Im Fall von palü morta liegt noch eine Besonderheit in der Betonung vor: auf das betonte -ü (-iu) von palü (paliu) folgt sogleich das betonte -o- von morta. Im Romanischen geht das leicht; nach der Verdeutschung aber empfand man diese direkte Aufeinanderfolge zweier Tonsilben als artikulatorisch unbequem; daher wurde das palü morta betonungsmässig etwas umgebaut: das -ü trat zurück und landete abgeschwächt als -a- in palamorta (so in Wartau). In Frümsen ging der Umbau noch weiter; das -a- wurde ganz fallengelassen (siehe 1539 Bolmorten: also palmorta). Und auch dieses Bol-, nun vollends zur unbetonten Vorsilbe reduziert, hatte in der Folge keinen Bestand: Die alemannische Sprechweise zieht ja bekanntlich Namen vor, die auf der ersten Silbe betont werden, und da kam es häufig vor, dass romanische Namen auch gewaltsam zurechtgestutzt wurden, bis sie diesem Anspruch gerecht wurden. In unserem Fall hiess dies: in Bolmorten bzw. in der bereits verderbten Folgeform Vermortlen wurde schliesslich die «störende» Vorsilbe Bol-/Ver- ganz abgestossen, und es blieb als Restname unser Mordla!

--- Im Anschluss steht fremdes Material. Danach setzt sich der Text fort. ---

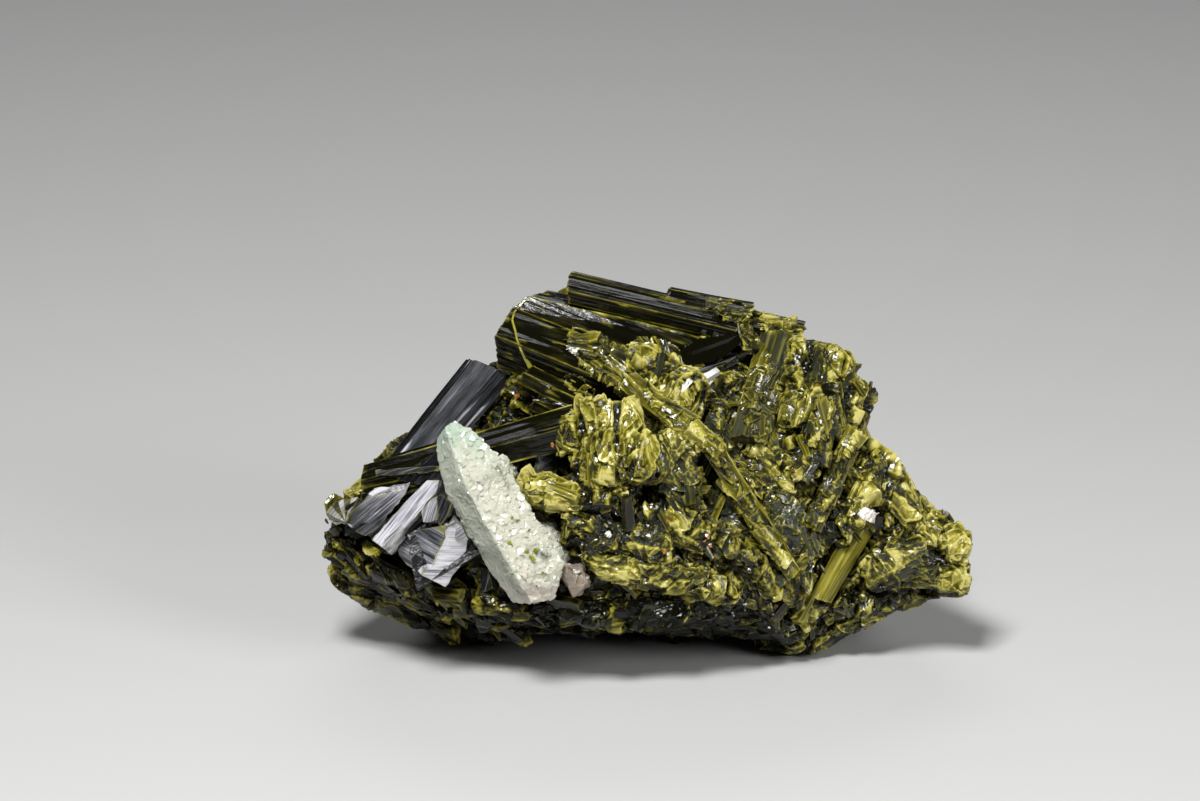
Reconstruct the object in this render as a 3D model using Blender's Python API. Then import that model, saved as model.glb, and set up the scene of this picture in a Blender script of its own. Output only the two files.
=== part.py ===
"""A hand specimen of green tourmaline with quartz, built as separate crystals grown on one mass.

Sizes are in millimetres and become metres in at() and world(). The specimen stands on z = 0, +Z up,
with its front towards -Y. Crystals are placed in the front view: across, up as seen from a viewpoint
tilted down by VIEW_TILT, and back, the true distance behind the line of the two front feet.
"""

import math
import random
from collections import namedtuple

import bmesh
import bpy
from mathutils import Matrix, Vector

MM = 0.001
GAP = 0.35
CORNER_REACH = 1.5
SEED = 11

LATHS = 150
LATH_WIDTH = (1.6, 3.2)
LATH_THICKNESS = (0.7, 1.1)
LATH_HALF_LENGTH = (2.2, 5.0)
LATH_LIFT = (-0.1, 0.45)
LATH_TAPER = (0.7, 1.0)
LATH_SINK = 0.3
LATH_ANGLES = (-52, -48, 60, 66)
LATH_SPREAD = 16
FLANK_X = -18
FLANK_ANGLE = -32
UNDERSIDE = -0.35
TIDY_SPREAD = 10
CRUMBS = 30
CRUMB_SIZE = (1.2, 2.2)
CRUMB_CORNERS = 9
FRONT_SHARE = 2.5
TABLE_CLEARANCE = 1.2

VIEW_TILT = math.radians(18)
VIEW_DISTANCE = 600
VIEW_CENTRE = (-5.9, 31.2)
FACING = Vector((0, -math.cos(VIEW_TILT), math.sin(VIEW_TILT)))

MIDDLE_X = 0.0
MIDDLE_Y = 4.5

Crystal = namedtuple(
    "Crystal",
    "foot head width thick roll sides taper slant foot_slant",
    defaults=(0, 6, 1.0, 0, 0),
)
Lump = namedtuple("Lump", "corners")


def world(x, y, z):
    """A point in the specimen's own frame, from millimetres."""
    return Vector((x - MIDDLE_X, y - MIDDLE_Y, z)) * MM


def at(across, up, back):
    """The point seen at (across, up) in the front view that lies `back` behind the front feet."""
    tilt_cos = math.cos(VIEW_TILT)
    tilt_sin = math.sin(VIEW_TILT)
    seen_across, seen_up = across, up
    for _ in range(3):
        z = (seen_up - back * tilt_sin) / tilt_cos
        depth = back * tilt_cos - z * tilt_sin
        spread = 1 + depth / VIEW_DISTANCE
        seen_across = VIEW_CENTRE[0] + (across - VIEW_CENTRE[0]) * spread
        seen_up = VIEW_CENTRE[1] + (up - VIEW_CENTRE[1]) * spread
    z = (seen_up - back * tilt_sin) / tilt_cos
    return world(seen_across, back, z)


def clear_scene():
    for obj in list(bpy.data.objects):
        bpy.data.objects.remove(obj)


def new_collection(name):
    collection = bpy.data.collections.new(name)
    bpy.context.scene.collection.children.link(collection)
    return collection


def material(name, colour, roughness):
    made = bpy.data.materials.new(name)
    made.use_nodes = True
    shader = made.node_tree.nodes["Principled BSDF"]
    shader.inputs["Base Color"].default_value = (*colour, 1)
    shader.inputs["Roughness"].default_value = roughness
    shader.inputs["Metallic"].default_value = 0
    return made


def trim(bm, point, normal):
    """Cuts away what lies beyond a plane and closes the cut with one flat face."""
    geometry = bm.verts[:] + bm.edges[:] + bm.faces[:]
    cut = bmesh.ops.bisect_plane(
        bm, geom=geometry, plane_co=point, plane_no=normal, clear_outer=True
    )
    rim = [e for e in cut["geom_cut"] if isinstance(e, bmesh.types.BMEdge)]
    if rim:
        bmesh.ops.edgeloop_fill(bm, edges=rim)


def unit_prism(bm, sides):
    """A prism of that many sides, one unit wide, thick and long, with flats facing the front."""
    bmesh.ops.create_cone(
        bm, cap_ends=True, segments=sides, radius1=1, radius2=1, depth=1
    )
    if sides == 4:
        turn = Matrix.Rotation(math.radians(45), 3, "Z")
    else:
        turn = Matrix.Rotation(math.radians(90), 3, "Z")
    bmesh.ops.rotate(bm, verts=bm.verts, matrix=turn)
    wide = max(v.co.x for v in bm.verts) - min(v.co.x for v in bm.verts)
    thick = max(v.co.y for v in bm.verts) - min(v.co.y for v in bm.verts)
    bmesh.ops.scale(bm, verts=bm.verts, vec=(1 / wide, 1 / thick, 1))


def crystal_bmesh(crystal, foot, head, grow=0.0):
    """One crystal between two points, in metres; grow swells every face of it outwards."""
    axis = (head - foot).normalized()
    out = (FACING - axis * FACING.dot(axis)).normalized()
    turn = Matrix.Rotation(math.radians(crystal.roll), 3, axis)
    out = turn @ out
    side = out.cross(axis)
    wide = (crystal.width + 2 * grow) * MM
    thick = (crystal.thick + 2 * grow) * MM
    slope = math.tan(math.radians(max(abs(crystal.slant), abs(crystal.foot_slant))))
    spare = 0.6 * wide * slope + 1.5 * grow * MM + 0.2 * MM
    length = (head - foot).length + 2 * spare

    bm = bmesh.new()
    unit_prism(bm, crystal.sides)
    for vert in bm.verts:
        along = vert.co.z + 0.5
        width_here = wide * (1 + (crystal.taper - 1) * along)
        thick_here = thick * (1 + (crystal.taper - 1) * along)
        vert.co = (
            foot
            + axis * (along * length - spare)
            + side * vert.co.x * width_here
            + out * vert.co.y * thick_here
        )
    for point, way, slant in (
        (head, axis, crystal.slant),
        (foot, -axis, crystal.foot_slant),
    ):
        angle = math.radians(slant)
        normal = way * math.cos(angle) + side * math.sin(angle)
        trim(bm, point + normal * grow * MM, normal)
    bmesh.ops.recalc_face_normals(bm, faces=bm.faces)
    return bm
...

Lieber Leser: Hätte man die Verbindung von Mordla zu romanisch palü morta herzustellen gewagt, wenn die urkundlichen Formen des 16. Jahrhunderts nicht bekannt geworden wären? Nein, das wäre unmöglich gewesen. Und wäre doch einer (aus dem blauen Himmel) daraufgekommen, man hätte ihn einen Phantasten schelten können … Ich wüsste kein passenderes Beispiel, um darzulegen, wie «lebenswichtig» die gründliche Auswertung der Archive für die Namenforschung ist.